Business groups welcomed the strategy.
Susan Anderson, the CBI’s director of education and skills, said: “Improving the skills of the workforce will be critical to the UK’s economic recovery and future growth. There are tough decisions ahead for the government, but it is right to focus on delivering valuable skills such as science, technology and engineering, and high-skilled apprenticeships.
“Business will welcome the attempts to simplify the overly-complex system of organisations delivering skills training and support. The real test for any new system will be whether it delivers the high-quality training and skills that firms and the economy need.”
Steve Radley, director of policy at the EEF, the manufacturers’ organisation, said: “This strategy comes at a crucial time. Given the urgency brought on by the recession it is more important than ever we have a skills system that helps UK businesses to succeed in highly competitive world markets.
“Employers have been crying out for simplification of the current confused and cluttered system.
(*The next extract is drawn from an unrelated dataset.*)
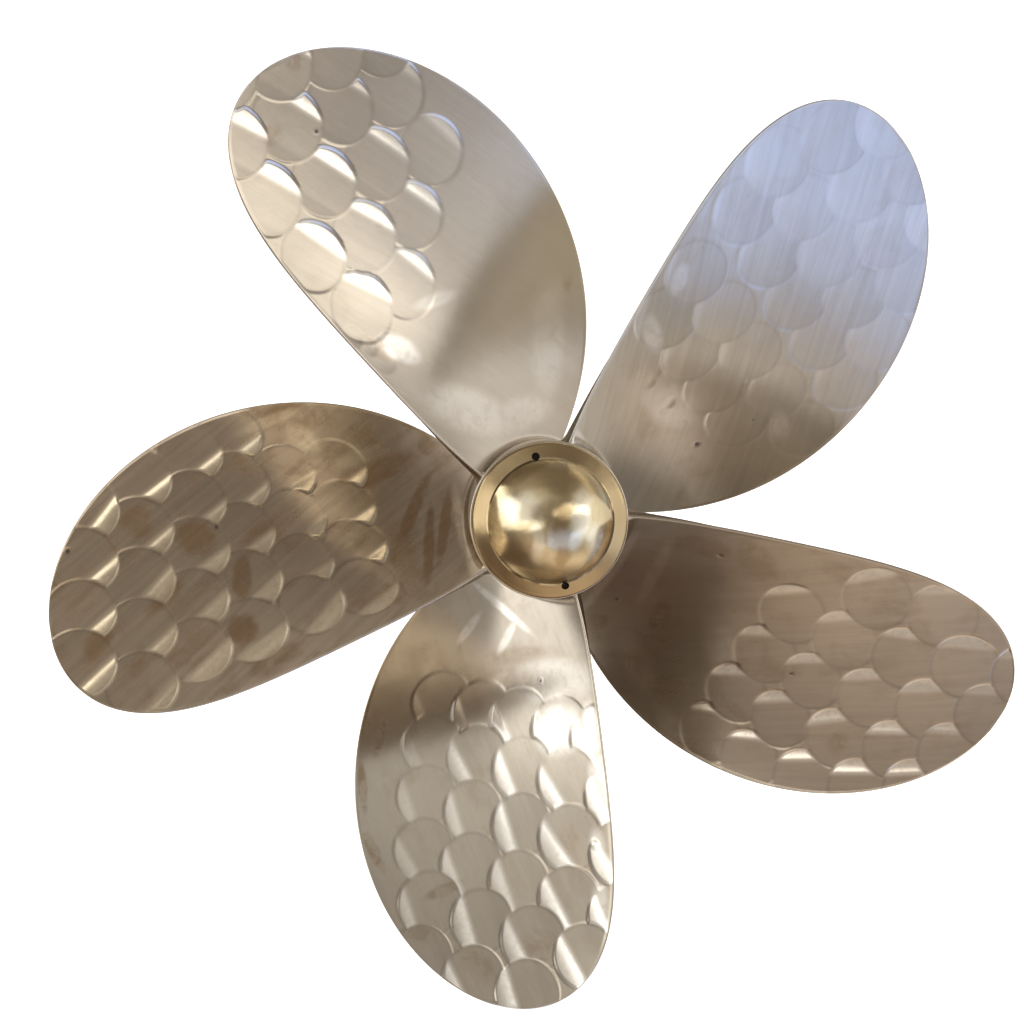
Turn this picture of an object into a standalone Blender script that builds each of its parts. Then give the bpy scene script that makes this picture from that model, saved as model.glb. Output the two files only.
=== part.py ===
# Ship propeller, 1.10 m across: five blades cast in one with their hub,
# a domed cap screwed into the hub's aft end, and the nut that the cap covers.
# World frame: +Z up, the shaft's axis along Y, the hub's forward face at y = 0,
# and the domed cap towards -Y. All sizes are in metres.
# Inside the axis empty, +Z runs aft along the shaft and +Y points up.

import math

import bmesh
import bpy
import numpy as np
from mathutils import Matrix, Vector

# Blades
DIAMETER = 1.10
BLADE_COUNT = 5
PITCH = 0.963 * DIAMETER
RAKE_SLOPE = 0.31
CLOCK_ANGLE = math.radians(30.8)
SECTION_STATIONS = (0.2, 0.4, 0.6, 0.8, 1.0)
MID_CHORD_DEGREES = (12.7, 13.2, 10.2, 5.7, 0.7)
SHAPE_STATIONS = (0.2, 0.6, 1.0)
CHORD_FULLNESS = (0.240, 0.398, 0.594)
MAX_THICKNESS = (0.0370, 0.0185, 0.0055)
EDGE_THICKNESS = (0.0060, 0.0040, 0.0030)
EDGE_LIMIT_OF_CHORD = 0.6
BACK_LEAN = 0.15
ROOT_FILLET = 0.022
EDGE_FILLET_SHARE = 0.3
ROOT_SUNK = 0.010
FACE_STEPS = 10
EDGE_STEPS = 4
SPAN_STEPS = 18
FILLET_STEPS = 4
TIP_ANGLE = math.radians(2.0)

# Hub
HUB_LENGTH = 0.259
BLADE_PLANE = 0.138
HUB_FORWARD_RADIUS = 0.096
HUB_AFT_RADIUS = 0.089
HUB_FORWARD_ROUND = 0.006
HUB_AFT_ROUND = 0.0015
BORE_FORWARD_RADIUS = 0.0475
BORE_TAPER = 1.0 / 12.0
SEAL_RECESS_RADIUS = 0.062
SEAL_RECESS_DEPTH = 0.012
NUT_RECESS_RADIUS = 0.0665
NUT_RECESS_DEPTH = 0.028
KEYWAY_WIDTH = 0.025
KEYWAY_DEPTH = 0.008
CUTTER_OVERLAP = 0.005
TURN_STEPS = 60
ROUND_STEPS = 4
DOME_STEPS = 10
MERGE_DISTANCE = 0.00005

# Cap
JOINT_THICKNESS = 0.0012
CAP_RADIUS = 0.0864
CAP_COLLAR_HEIGHT = 0.011
CAP_SHOULDER_ROUND = 0.008
CAP_BAND_TILT = math.radians(35.0)
CAP_DOME_RADIUS = 0.0695
CAP_DOME_RISE = 0.045
CAP_STEP = 0.0008
CAP_WALL = 0.008
SPIGOT_RADIUS = 0.0661
SPIGOT_LENGTH = 0.010
SPIGOT_WALL = 0.0045
JOINT_INSET = 0.0012
SPANNER_HOLE_RADIUS = 0.0044
SPANNER_HOLE_CIRCLE = 0.0728
SPANNER_HOLE_DEPTH = 0.009
SPANNER_HOLE_ANGLE = math.radians(103.0)
HOLE_STEPS = 20

# Nut, lock plate and seal
NUT_ACROSS_FLATS = 0.105
NUT_THICKNESS = 0.044
NUT_HOLE_RADIUS = 0.0345
NUT_CHAMFER = 0.003
NUT_FACE_RADIUS = 0.0515
NUT_FORM_RADIUS = 0.0611
PLATE_RADIUS = 0.0625
PLATE_HOLE_RADIUS = 0.0370
PLATE_THICKNESS = 0.004
SEAL_INNER_RADIUS = 0.0500
SEAL_THICKNESS = 0.010
GAP = 0.0003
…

This strategy has to be the definitive move to a more demand-led system, driven by the needs of employers and learners.”
However, the government’s decision to make Regional Development Agencies central to the skills system attracted criticism from the Chartered Institute of Personnel and Development (CIPD).
Tom Richmond, the CIPD’s skills adviser, commented: “For all the talk of having a ‘demand-led’ skills system, the government is clearly more interested in giving extra powers to quangos, government departments and local authorities than it is in giving individuals and employers control of how and where funding is spent.†
“Until the Government realises that meddling quangos and ministers are the problem, not the solution, the wastage and inefficiency within our skills system will continue unabated.”